• Request: Copy out, unchanged, every line from the start of the records to the line that contains "the light engine's", and stop there.

=======

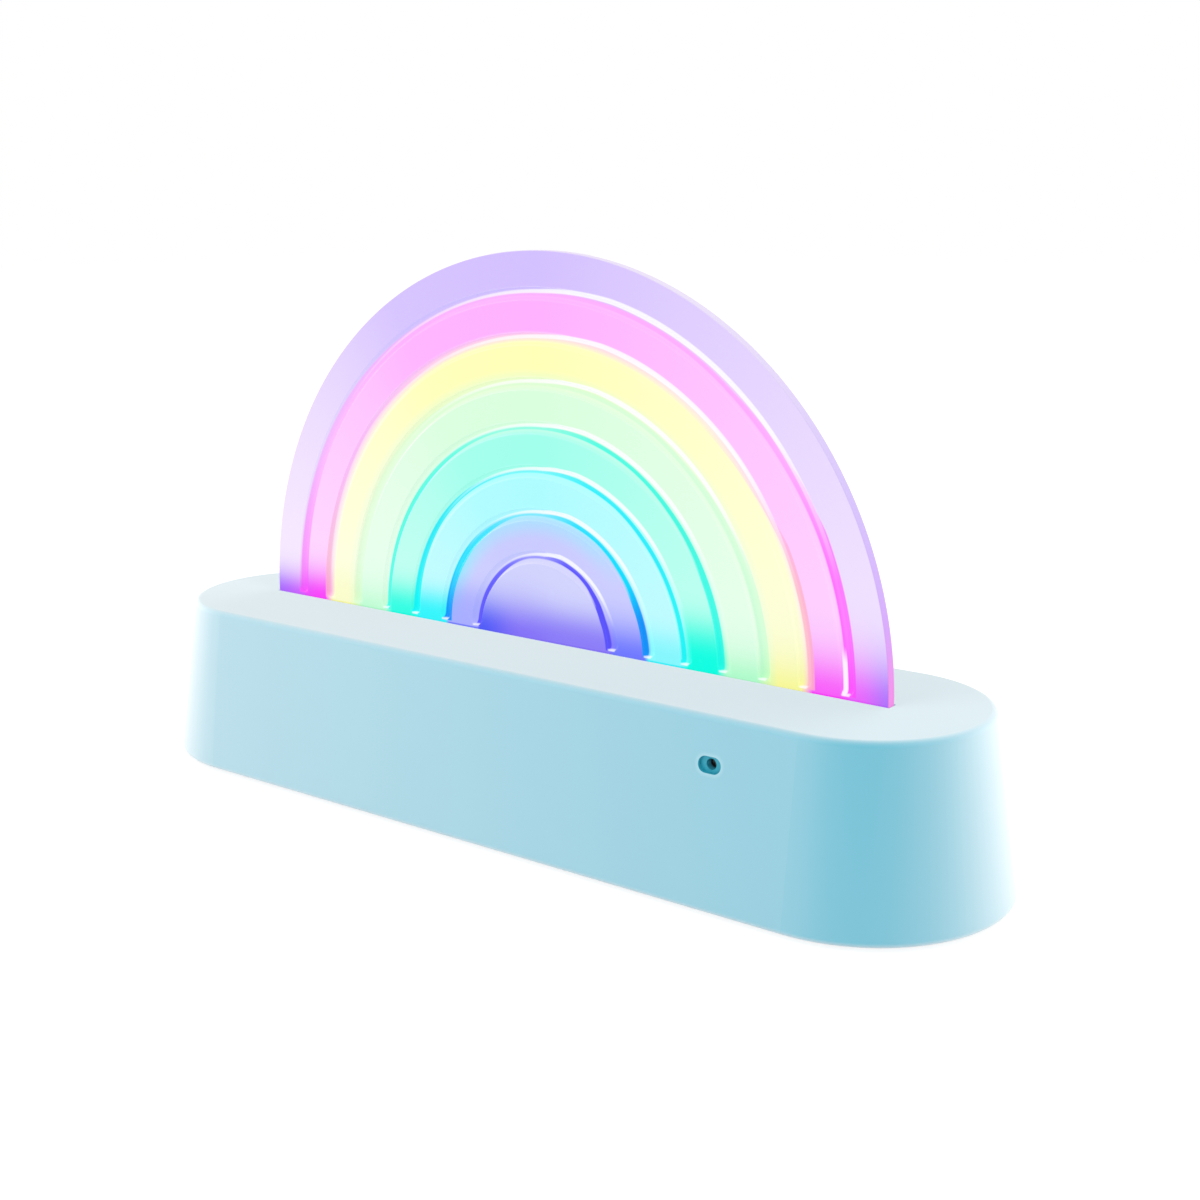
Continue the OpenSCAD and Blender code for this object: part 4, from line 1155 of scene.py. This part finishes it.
@dataclass
class LightEngine(SubAssembly):
    """What lights the plate's foot: cradle, light strip, its lights, socket and lead."""

    jacket: Finish = Plastic("lead_jacket_grey", "#8C9499", roughness=0.5)
    strip: Finish = CircuitBoard("light_strip_white", "#EEF0EC", track="#D8DCD6")
    glow_depth: float = 0.5 * MM

    def finishes(self) -> dict[str, Finish]:
        """Returns the light engine's finishes."""
        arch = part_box("rainbow_plate")[1]
        lights = LightCase("light_case_glow", arch_radius=arch.x, arch_height=arch.z - arch.x,
                           glow_from=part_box("rgb_leds")[1].z - self.glow_depth)
        return {"plate_cradle": WHITE_MOULDING, "cradle_screws": SCREW_STEEL, "plate_screws": SCREW_STEEL,
                "led_board": self.strip, "led_board_screws": SCREW_STEEL, "rgb_leds": lights,
                "led_socket": NYLON, "led_lead": self.jacket}


@dataclass
class Electronics(SubAssembly):
    """The main board and what is soldered on it."""

    board: Finish = CircuitBoard("board_green_mask", "#1E6B3C", track="#2F8A50")
    ferrite: Finish = Plastic("coil_ferrite_grey", "#3A3C40", roughness=0.7, grain=0.2 * MM, depth=0.02 * MM)
    plunger: Finish = Plastic("plunger_nylon_white", "#E6E4DC", roughness=0.5)

    def finishes(self) -> dict[str, Finish]:
        """Returns the board's finishes."""
        chips = dict.fromkeys(("control_chip", "charger_chip", "tact_switch", "usb_tongue"), CHIP_EPOXY)
        headers = dict.fromkeys(("led_header", "battery_header", "microphone_header"), NYLON)
        return {"main_board": self.board, "board_screws": SCREW_STEEL, **chips, "power_coil": self.ferrite,
                "board_capacitors": CAN_ALUMINIUM, **headers, "switch_plunger": self.plunger}


@dataclass
class PortBay(SubAssembly):
    """What shows in the bay at the back: socket, mode button and charge light."""

    button: Finish = Plastic("button_white_satin", "#E9F1F3", roughness=0.4, painted_sheen=0.2)
    pipe: Finish = ClearPlastic("clear_pipe_moulding")
    case: Finish = Plastic("charge_light_case", "#F0F0EA", roughness=0.35)

    def finishes(self) -> dict[str, Finish]:
        """Returns the bay's finishes."""
        return {"usb_socket": SOCKET_STEEL, "mode_button": self.button, "charge_light_pipe": self.pipe,
                "charge_led": self.case}


@dataclass
class PowerPack(SubAssembly):
    """The battery cell with its strap, plug and lead."""

    wrap: Finish = Plastic("cell_wrap_blue", "#2C6FB5", roughness=0.3, mottle=0.08, edge_wear_and_highlight_share=0.2)
    jacket: Finish = Plastic("red_jacket_soft", "#B3262B", roughness=0.45)

    def finishes(self) -> dict[str, Finish]:
        """Returns the power pack's finishes."""
        return {"battery_cell": self.wrap, "battery_strap": WHITE_MOULDING, "strap_screws": SCREW_STEEL,
                "battery_plug": NYLON, "battery_lead": self.jacket}


@dataclass
class MicrophoneKit(SubAssembly):
    """The capsule in its rubber boot behind the port, with its lead."""

    boot: Finish = Rubber("boot_rubber_black", "#26282A", bloom="#6A6C6E")
    jacket: Finish = Plastic("black_jacket_soft", "#1E1F21", roughness=0.5)

    def finishes(self) -> dict[str, Finish]:
        """Returns the microphone's finishes."""
        return {"microphone_boot": self.boot, "microphone_capsule": CAN_ALUMINIUM,
                "microphone_lead": self.jacket}


@dataclass
class Lamp:
    """One soft studio lamp, aimed at the object."""

    name: str
    place: Triple
    width: float
    height: float
    power: float

    def build(self, aim: Vector) -> None:
        """Hangs the lamp.

        Args:
            aim: The point it faces.
        """
        light = bpy.data.lights.new(self.name, "AREA")
        light.shape = "RECTANGLE"
        light.size, light.size_y = self.width, self.height
        light.energy = self.power
        lamp = put(self.name, light)
        lamp.location = self.place
        lamp.rotation_euler = (aim - Vector(self.place)).to_track_quat("-Z", "Y").to_euler()
        lamp.visible_camera = False


@dataclass
class Studio:
    """A white studio: camera, lamps, pale floor and white surroundings."""

    azimuth: float = 37.48
    elevation: float = 13.55
    roll: float = -0.514
    distance: float = 380.46 * MM
    target: Triple = (15.97 * MM, 0.0, 52.78 * MM)
    lens: float = 50.378
    sensor: float = 36.0
    sight: Point = (0.01, 20.0)
    ambient: float = 0.68
    floor_half: float = 3.0
    floor_white: float = 0.86
    floor_paint: float = 0.30
    floor_bounce: float = 0.85
    lamps: tuple[Lamp, ...] = (
        Lamp("key_lamp", (-0.55, -0.95, 0.95), 0.9, 0.9, 4.2),
        Lamp("side_lamp", (1.10, -0.25, 0.70), 0.5, 0.9, 2.5),
        Lamp("back_lamp", (0.20, 1.00, 0.90), 0.9, 0.5, 2.0),
        Lamp("left_strip", (-0.80, 0.00, 0.10), 0.7, 0.4, 1.6),
        Lamp("right_strip", (0.52, 0.42, 0.08), 0.6, 0.4, 1.8),
        Lamp("front_strip", (-0.35, -1.00, 0.20), 0.9, 0.6, 1.6),
    )

    def build(self) -> None:
        """Sets up the whole studio."""
        for lamp in self.lamps:
            lamp.build(Vector(self.target))
        self.build_camera()
        self.build_floor()
        self.build_world()
        bpy.context.scene.view_settings.view_transform = "Standard"

    def build_camera(self) -> None:
        """Places the camera at the photograph's angle."""
        turn, lift, tilt = (math.radians(a) for a in (self.azimuth, self.elevation, self.roll))
        back = Vector((math.sin(turn) * math.cos(lift), -math.cos(turn) * math.cos(lift), math.sin(lift)))
        level = (-back).cross(Vector((0, 0, 1))).normalized()
        up = level.cross(-back)
        right = math.cos(tilt) * level + math.sin(tilt) * up
        upright = -math.sin(tilt) * level + math.cos(tilt) * up
        lens = bpy.data.cameras.new("studio_camera")
        lens.lens, lens.sensor_width = self.lens, self.sensor
        lens.clip_start, lens.clip_end = self.sight
        camera = put("studio_camera", lens)
        turned = Matrix((right, upright, back)).transposed().to_4x4()
        camera.matrix_world = Matrix.Translation(Vector(self.target) + self.distance * back) @ turned
        bpy.context.scene.camera = camera

    def build_floor(self) -> None:
        """Lays a pale floor that shows white and keeps the object's soft shadow."""
        mesh = bmesh.new()
        bmesh.ops.create_grid(mesh, x_segments=1, y_segments=1, size=self.floor_half)
        data = bpy.data.meshes.new("studio_floor")
        mesh.to_mesh(data)
        mesh.free()
        floor = put("studio_floor", data)
        paint = bpy.data.materials.new("floor_paint")
        graph = Graph.emptied(paint)
        seen = self.seen(graph)
        colour = graph.mix(seen, grey(self.floor_bounce), grey(self.floor_paint))
        plain = graph.add("ShaderNodeBsdfDiffuse", {"Color": colour})
        shine = graph.add("ShaderNodeEmission", {"Strength": graph.product(seen, self.floor_white)})
        both = graph.add("ShaderNodeAddShader", {0: plain.outputs[0], 1: shine.outputs[0]})
        graph.add("ShaderNodeOutputMaterial", {"Surface": both.outputs[0]})
        data.materials.append(paint)

    def build_world(self) -> None:
        """Makes the surroundings white to the eye and in reflections, and softer as a light."""
        world = bpy.data.worlds.new("white_studio")
        graph = Graph.emptied(world)
        level = graph.math("MULTIPLY_ADD", self.seen(graph), 1.0 - self.ambient, self.ambient)
        sky = graph.add("ShaderNodeBackground", {"Color": WHITE, "Strength": level})
        graph.add("ShaderNodeOutputWorld", {"Surface": sky.outputs[0]})
        bpy.context.scene.world = world

    @staticmethod
    def seen(graph: Graph) -> Socket:
        """Returns one for the eye, reflections and what shows through glass, and zero for light."""
        path = graph.add("ShaderNodeLightPath")
        seen = graph.math("MAXIMUM", path.outputs["Is Camera Ray"], path.outputs["Is Glossy Ray"])
        return graph.math("MAXIMUM", seen, path.outputs["Is Transmission Ray"])


def clear_defaults() -> None:
    """Removes the cube, camera and light that a new file starts with."""
    kept = {*frame["nodes"].values(), *frame["bodies"].values()}
    for thing in list(bpy.data.objects):
        if thing not in kept:
            bpy.data.objects.remove(thing)


def main() -> None:
    """Builds and dresses the lamp and sets up the studio."""
    clear_defaults()
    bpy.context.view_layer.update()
    RainbowPlate().build()
    for part in (BaseShell(), LightEngine(), Electronics(), PortBay(), PowerPack(), MicrophoneKit()):
        part.dress()
    Studio().build()


if __name__ == "__main__":
    main()
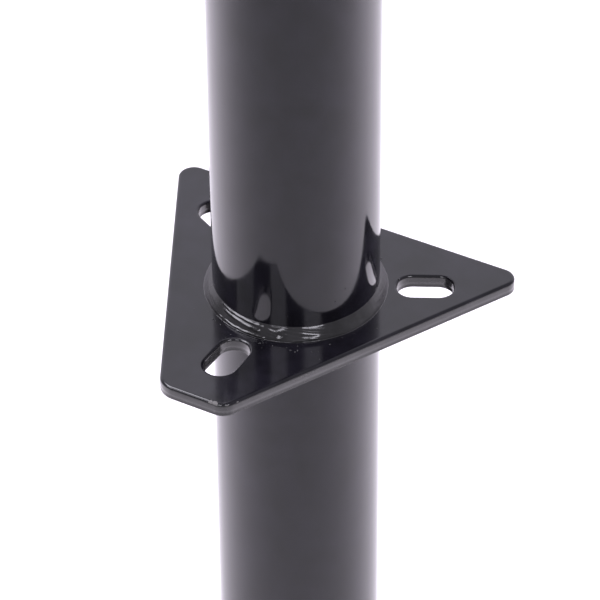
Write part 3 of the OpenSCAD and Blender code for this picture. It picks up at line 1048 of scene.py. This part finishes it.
def make_foot_pin():
    low, high = box_mm("foot_pin")
    z = (low.z + high.z) / 2
    pin_r, head_r, head_t = 6.35, 9.85, 4.0
    seat = low.x + head_t
    head = [(0, low.x, 0), (head_r, low.x, 1.2), (head_r, seat, 0.5)]
    shank = [(pin_r, seat, 0.4), (pin_r, high.x, 1.4), (0, high.x, 0)]
    lay = Matrix.Translation((0, 0, z)) @ Matrix.Rotation(math.pi / 2, 4, "Y")
    fit(revolved("clevis_pin", filleted(head + shank, 6), 96, place=lay), "ram", "foot_pin", "zinc_plate")


def make_hairpin():
    """One leg through the pin, a half-turn loop above it, and the other leg with a flared tip."""
    low, high = box_mm("hairpin_clip")
    x = (low.x + high.x) / 2
    pin_z = low.z + 12.0
    loop_r = (6.35 + 1.2 + 0.3) / 2
    loop_z = pin_z + 18
    far = 2 * loop_r
    half_turn = [math.pi * k / 18 for k in range(19)]
    flare = [math.radians(5 * k) for k in range(11)]
    path = [(0, pin_z - 11 + 29 * k / 20) for k in range(20)]
    path += [(loop_r - loop_r * math.cos(t), loop_z + loop_r * math.sin(t)) for t in half_turn]
    path += [(far, loop_z - 23 * k / 16) for k in range(1, 16)]
    path += [(far + 6 - 6 * math.cos(t), pin_z - 5 - 6 * math.sin(t)) for t in flare]
    bm = bmesh.new()
    swept_into(bm, [(x, y, z) for y, z in path], 1.2, 20)
    fit(make_object("hairpin_wire", bm, 60), "ram", "hairpin_clip", "zinc_plate")


# ---------------------------------------------------------------- all together
def make_looks():
    return {
        "black_coat": black_coat(),
        "flange_coat": black_coat("black_coat_flange", 0.015, chips=FLANGE_CHIPS),
        # The weld is rougher towards +Y, and its colour there is lightened to a painted sheen
        "weld_coat": black_coat("black_coat_weld", 0.02, WELD_BLACK, satin_and_sheen=(-17, 3, 0.28, 0.055)),
        "sheared_edge": sheared_edge(),
        "zinc_plate": zinc_plate(),
        "machined_steel": turned_metal("machined_steel", (0.36, 0.36, 0.365), (0.48, 0.48, 0.47), 0.32),
        "bronze": turned_metal("bronze", (0.50, 0.34, 0.16), (0.66, 0.47, 0.24), 0.38),
        "black_plastic": black_plastic(),
    }


def dress_cad_nodes():
    for row in frame["record"]["subparts"]:
        mesh = NODES[row["node"]].data
        mesh.materials.clear()
        mesh.materials.append(LOOKS[row["material_slot"]])


make_camera()
make_floor()
make_world()
make_lights()
LOOKS = make_looks()
dress_cad_nodes()
for make_piece in (
    make_tube,
    make_flange,
    make_flange_weld,
    make_dust_cap,
    make_cap_screws,
    make_grease_fitting,
    make_guide_key,
    make_hub_washer,
    make_crank_hub,
    make_hub_pin,
    make_crank_arm,
    make_arm_weld,
    make_spindle,
    make_grip_washer,
    make_end_cap,
    make_grip,
    make_ram,
    make_foot_plate,
    make_foot_pin,
    make_hairpin,
):
    make_piece()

=======

• Result for this task:
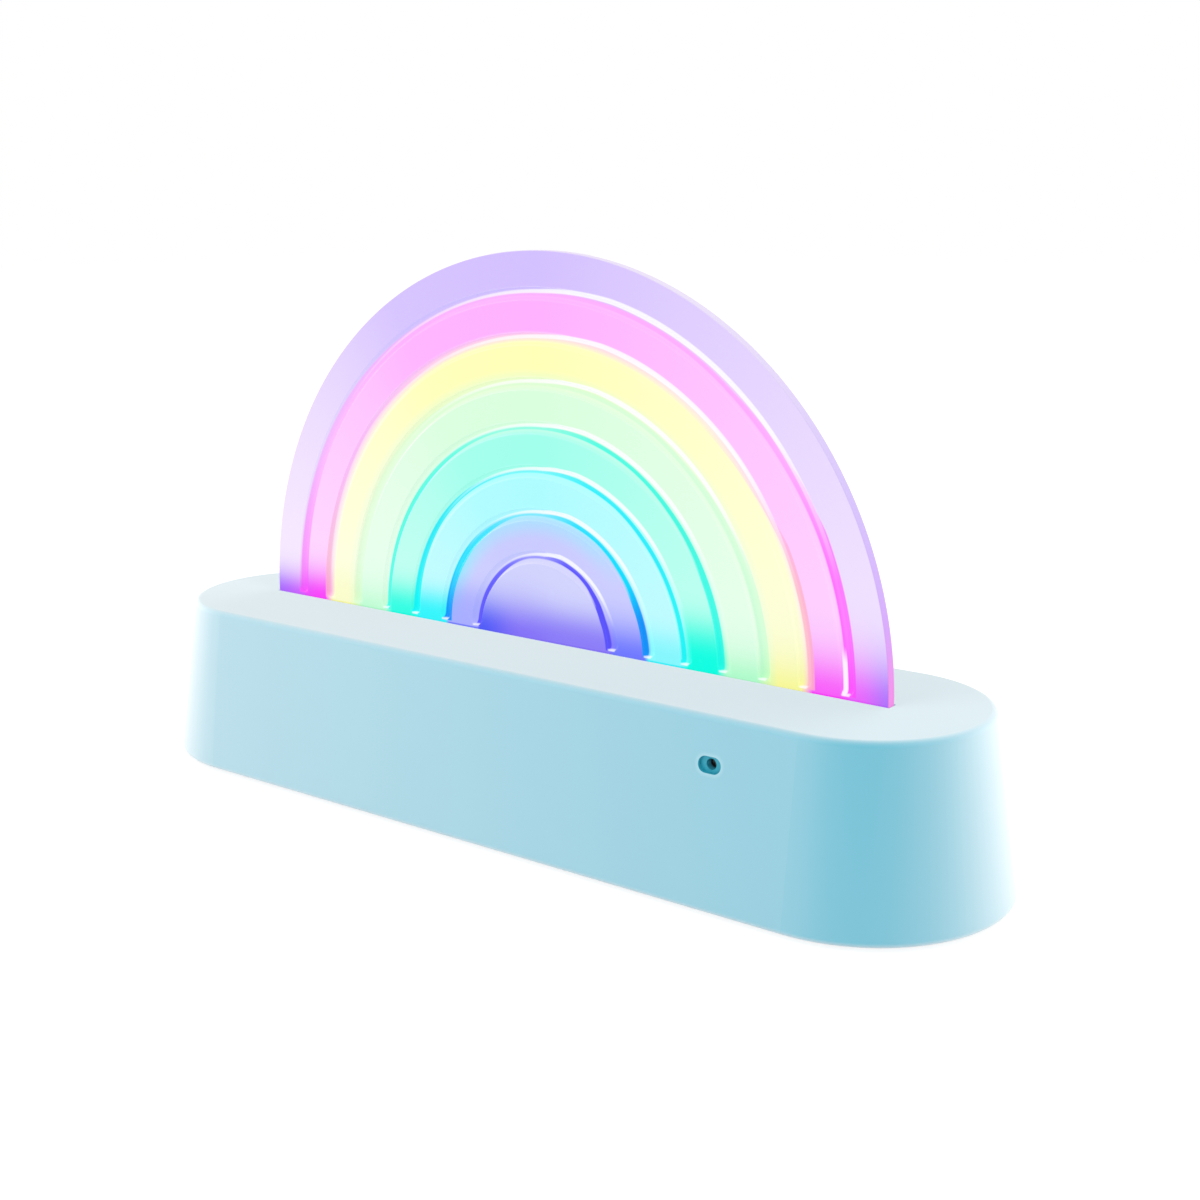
Continue the OpenSCAD and Blender code for this object: part 4, from line 1155 of scene.py. This part finishes it.
@dataclass
class LightEngine(SubAssembly):
    """What lights the plate's foot: cradle, light strip, its lights, socket and lead."""

    jacket: Finish = Plastic("lead_jacket_grey", "#8C9499", roughness=0.5)
    strip: Finish = CircuitBoard("light_strip_white", "#EEF0EC", track="#D8DCD6")
    glow_depth: float = 0.5 * MM

    def finishes(self) -> dict[str, Finish]:
        """Returns the light engine's finishes."""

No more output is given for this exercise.